When speaking of how African geography has condemned it to development hell it is hard to know where to start. But let us begin with the power that has spurred economic progress from China to the Mississippi basin: Rivers. In particular, navigable rivers that calmly flow through relatively flat plains into the sea. In Europe, the Creator was most generous. And within His most benificent gift to humanity - the United States - the mighty Mississippi and its voluminous tributaries took 19th Century trade gratefully from the great interior of the North American continent all the way to the ocean at New Orleans. Having secured control of the entire river system from its European rivals, the American nation was near-guaranteed booming trade and eventual domination of the world economy. Many millennia before, the Chinese people had been gifted such a blessing in the Yangtze river which brought in its flowing wake a history defining civilization with a common language and relative “national” solidarity. And back on the European continent, the gallic-loving Creator proved to be at His most beneficent. With high mountain ranges protecting the future France from the South East and South West, ocean boundaries to the West and North, dense Walloonian forests to the East and vulnerabilities only limited to the North East, a natural nation, united by language and destiny, was assured of creation. Whilst other territories were splintered by ethnicity, language and indefensible borders, the French King was able to make his Writ law throughout a vast territory. And gifted with green vegetation, fertile plains and - crucially - navigable rivers that flowed to oceans, the wealth of the French Kingdom was predetermined.

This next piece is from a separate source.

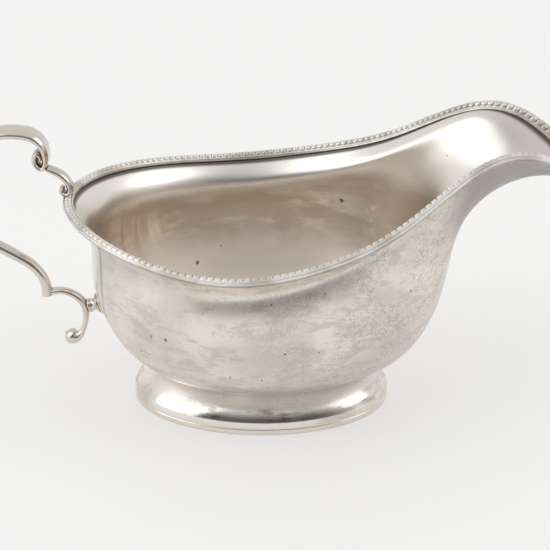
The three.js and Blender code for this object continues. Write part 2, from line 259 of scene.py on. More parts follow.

Yet Africa was denied all such luxuries. The Niger river, often seen as one of the more hospitable waterways on the continent, can only be seen as such in relative terms. Its source may be located close to the West African coast, but having wound its way circuitously through the semi-arid countryside, it only eventually crawls its way into the sea beyond. Its navigability is intermittent at best. Vast swathes of the river in Northern Nigeria are only open to trade in certain months of the year, leaving just the portion up to 200 kilometres from the Southern Nigerian coast (to Onitsha) permanently open to shipping. This explains the relative prosperity and booming population of the South of that country as compared to the regions and nations there about.